Luca Mariani
«Mi piacerebbe partecipare alle Olimpiadi del 2024 anche se sarà difficilissimo perché tutti i ciclisti lo sognano.» Mattia Cattaneo da Alzano Lombardo ha 32 anni. Da più di dieci è un ciclista professionista e non smette di pedalare per riuscire a raggiungere i suoi sogni, proprio come quando si è seduto per la prima volta sul sellino di una bicicletta da corsa.

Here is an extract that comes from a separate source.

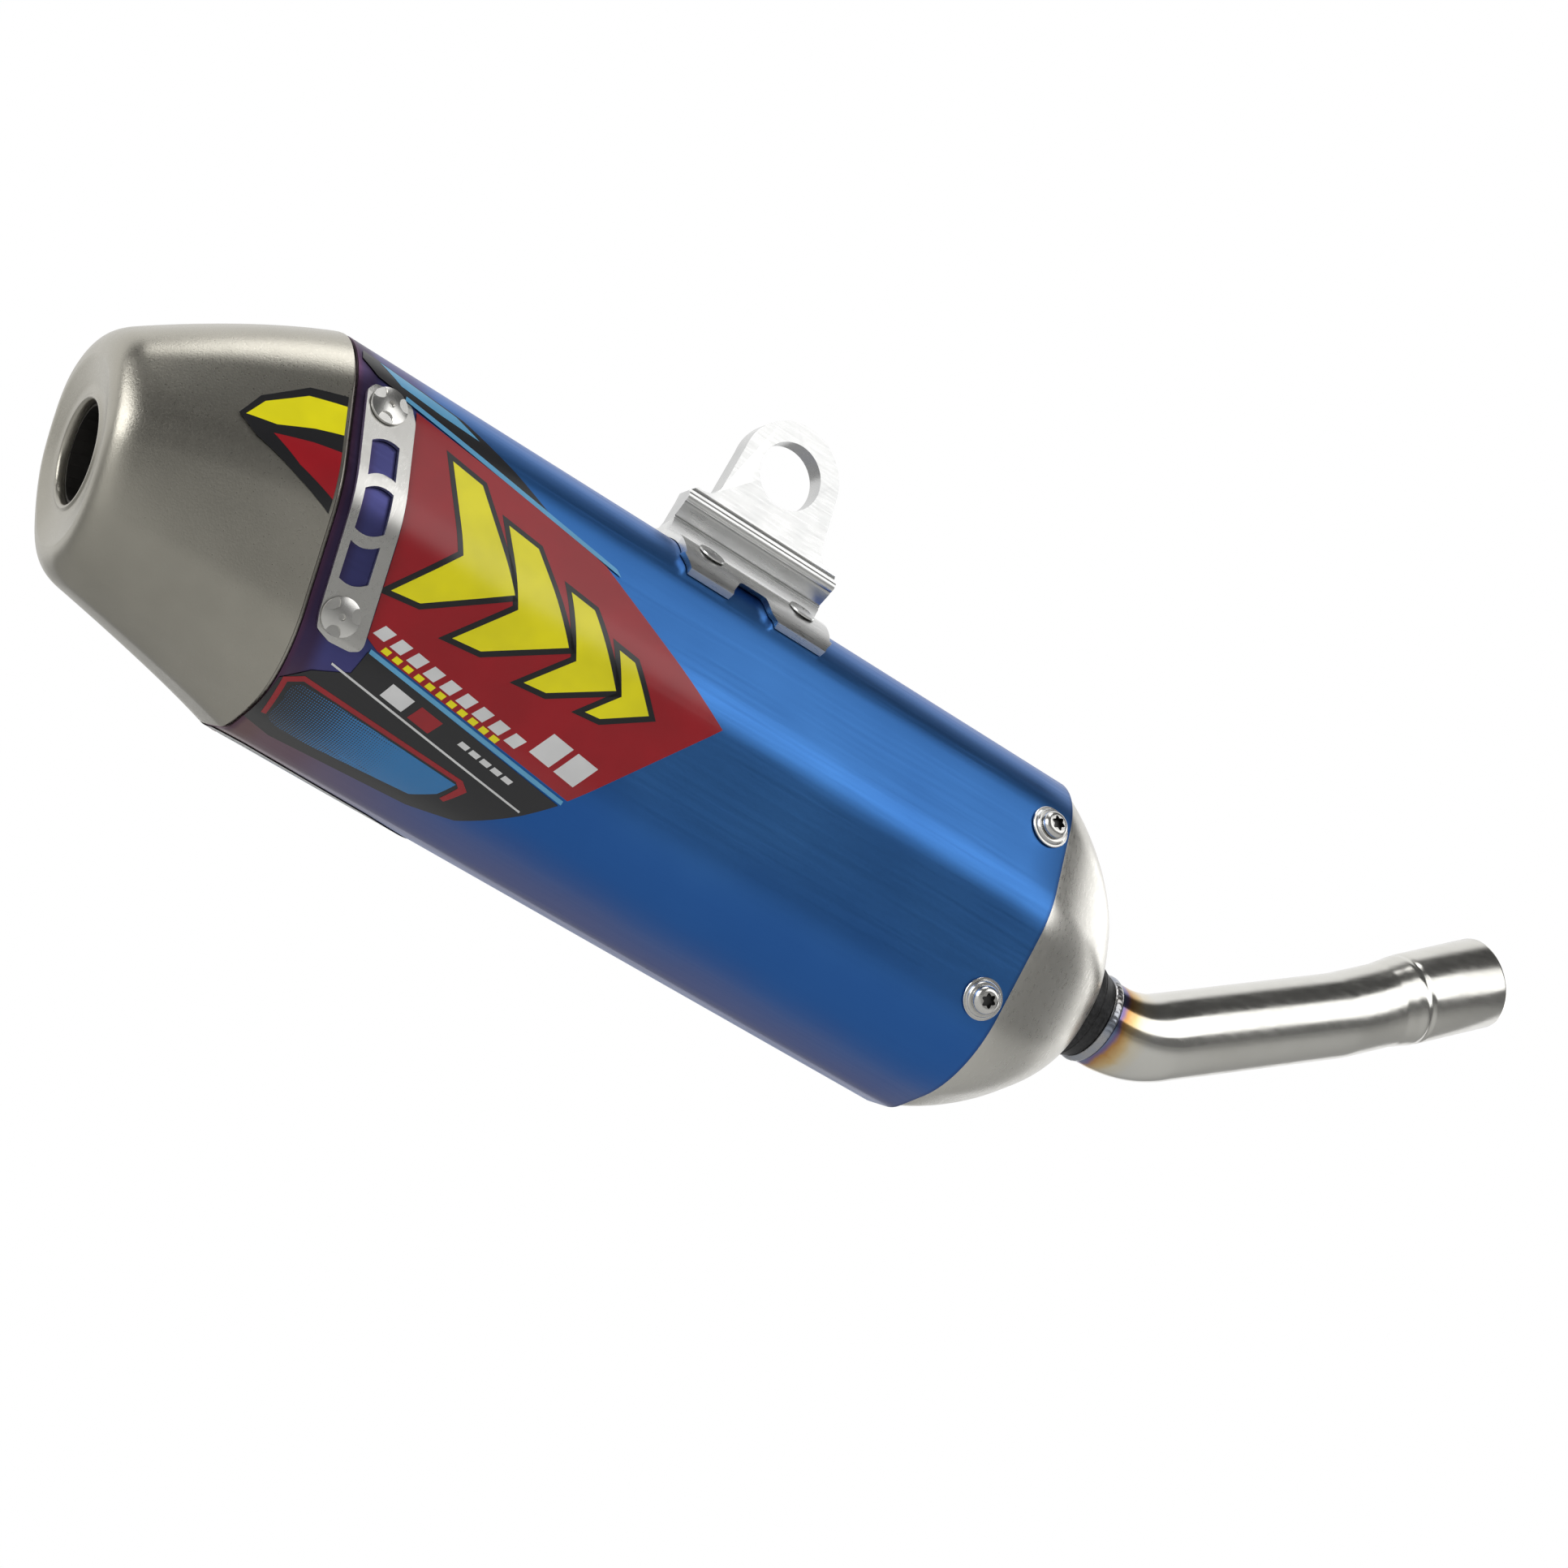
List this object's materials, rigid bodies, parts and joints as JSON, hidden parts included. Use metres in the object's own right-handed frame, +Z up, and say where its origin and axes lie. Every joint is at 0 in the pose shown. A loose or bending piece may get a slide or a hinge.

Tutto ha avuto inizio sul finire del secolo scorso: «A otto anni ho cominciato a correre in quella che era la Valoti di Nembro.» confida Mattia: «Lì ho fatto tutte le giovanili.» Fino ai quindici anni la carriera del giovane alzanese non sembra promettere nulla di eccezionale: «Non ero scarso ma non vincevo mai.» La svolta con l’avvento nella categoria allievi: «Lì ho vinto una ventina di gare.» Da allora la carriera di Mattia è una continua ascesa verso il professionismo, passando per gli juniores e i dilettanti, tra il team Milram e la squadra Sorelle Ramonda poi Trevigiani, con un turbinio di successi prestigiosi e momenti memorabili: «Nel 2008 ho fatto secondo al mondiale juniores a Città del Capo. Tre anni dopo ho vinto il Giro d’Italia dei dilettanti. Nel 2011 e 2012 sono arrivato terzo al Tour de l’Avenir che sostanzialmente è il Tour de France per gli under 23.»
Questi ottimi risultati consentono a Mattia il passaggio al professionismo, l’anno successivo con la Lampre. Ma per il ciclista alzanese quelli sono anni «tribolati e difficili. Ho avuto molti infortuni. Avevo problemi con il cibo e ho avuto fatica a trovare il mio equilibrio». Il periodo più buio della vita professionistica di Cattaneo arriva due anni più tardi: «Nel 2015 ho avuto un problema cardiaco che mi ha costretto a fermarmi per otto mesi. Mi avevano detto che non avrei più potuto correre. Dopo molti esami ho risolto tutto e ho ricominciato a pedalare, ma ci ho messo due anni per tornare ad andare forte, perché per otto mesi sono stato completamente fermo. Non potevo nemmeno andare in palestra perché per capire il problema dovevo far tornare il cuore come quello di una persona normale. Di conseguenza quando ho ripreso ad allenarmi ero già demolito dopo aver pedalato per soli trenta chilometri. Poi per fortuna ho trovato la squadra Androni che ha creduto in me e mi ha rilanciato.»